I was refreshed by reading a novel set in a time and place I haven't encountered much before. I enjoyed the rich details and characterization. Unfortunately, the novel kept diverting to the story of Shahrzad's father's strange quest for revenge, which was usually when I took a break. Still, I can't wait for the next book and hope that there is more romance in the sequel.

Sunday, June 12, 2016

Orbiting Jupiter

I always know what I am getting into with a Gary D. Schmidt novel: kind teachers, abusive fathers, a Maine setting, and several instances that make me bawl my eyes out. Even though I know this, I started reading Orbiting Jupiter as I was going to bed, and then ended up reading the whole thing. That's the other thing I know I'm getting from this author: an amazing story of resilience.

Jack is twelve when his family changes forever by fostering Joseph, a fourteen-year-old who has had an unimaginably difficult life. For Joseph, the only bright spot is knowing he has an infant daughter named Jupiter. He is determined to love and care for her, despite the odds. This comes at great sacrifice and tragedy.

This is a fast, slim read, but should be categorized for young adults, as it is devastatingly sad. It would be a tough sell with my current students. I think Orbiting Jupiter might be a YA book that is really better for adults, as a reminder to be kind to teenagers. I loved it.

Monday, June 6, 2016

You Know Me Well

David Levithan loves writing novels with a co-author, alternating perspectives of two characters. I usually like books with this plot device and I always love books written by Levithan, so You Know Me Well was a perfect fit.

Mark is a gay baseball player who is in love with his best friend, and Kate is an artist who is soon to meet the girl of her dreams. They spent most of senior year sitting next to each other and never speaking, but during San Francisco's Pride Week, they become the most important person in each other's world.
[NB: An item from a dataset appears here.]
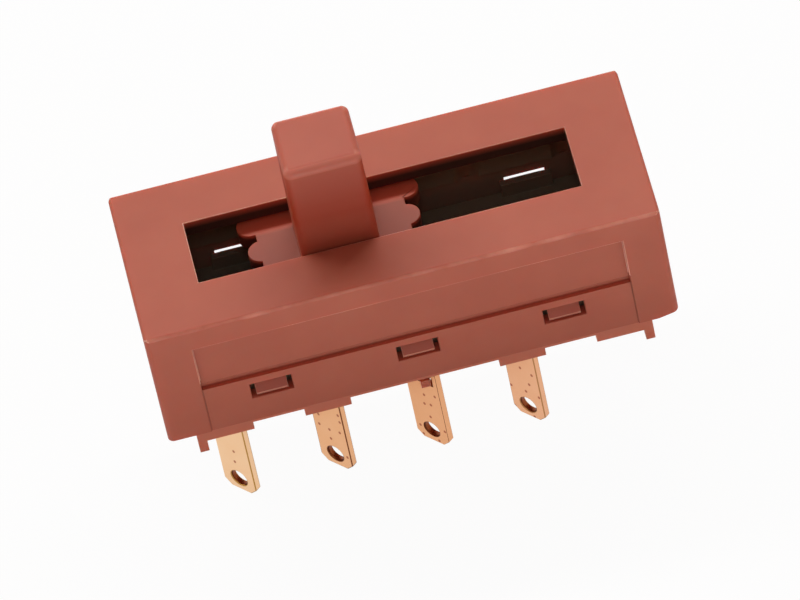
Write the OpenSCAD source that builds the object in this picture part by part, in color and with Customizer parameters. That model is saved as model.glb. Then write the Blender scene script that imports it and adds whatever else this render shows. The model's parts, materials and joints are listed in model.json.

I am so happy this book exists. The writing is gorgeous and nobody writes about being a gay teenager better than Levithan. I can imagine that his novels are a safe haven for many readers. Levithan writes so beautifully that reading the first few pages always catch me by surprise and when I finish the book, I am left wanting more. I love stories that are about growing apart from one's friends and realizing that it is normal to outgrow friends as you become who you really are.

This is definitely for a high school audience, so I won't be sharing it with my students, but I will recommend it to teens and adults who are looking for a wonderful book.

Wednesday, June 1, 2016

The Revenge of the Witch

Happy Audiobook Month!

I loved The Ranger’s Apprentice and have been eager to read more by John Delancey. When I saw that a different series, The Last Apprentice, was available through the library’s Overdrive account, I was eager to enjoy the audiobook. What awaited me was the perfect level of horror for a middle grade reader.

The Revenge of the Witch follows Tom, the seventh son of a seventh son, who has very few options now that it is time for him to begin working. All of his older brothers have been placed in the desirable jobs, so Tom is left to become the Spook’s apprentice. In his training, he is to learn how to protect the local villages from boggarts, ghosts, and other evil spirits. Luckily, Tom has always found it easy to sense these things and his Mam tells him he was born for the job. But once the training begins and Tom gets on the bad side of an evil witch, he wonders if he should try to escape his destiny.

It’s challenging to write a scary book for middle grade readers. If it isn’t scary enough, they’ll complain that it’s for babies. If it’s too scary, they won’t finish it or they’ll have nightmares. Delancey manages to find the right balance. There is gore: flesh cakes and stories of skinning people; but the scares are more related to suspense: the sound of boots on the basement steps and walking through a graveyard where witches are buried. Christopher Evan Welch's narration of the audiobook is perfect, particularly the screeching witch's voice. He transported me to a gloomy British village, which is quite a feat since I listened to it on a Bahamian beach! 

I was happy to learn that there are many more books in this series. I'm eager to read them all and pass them along to my students who want to be scared, but not terrified.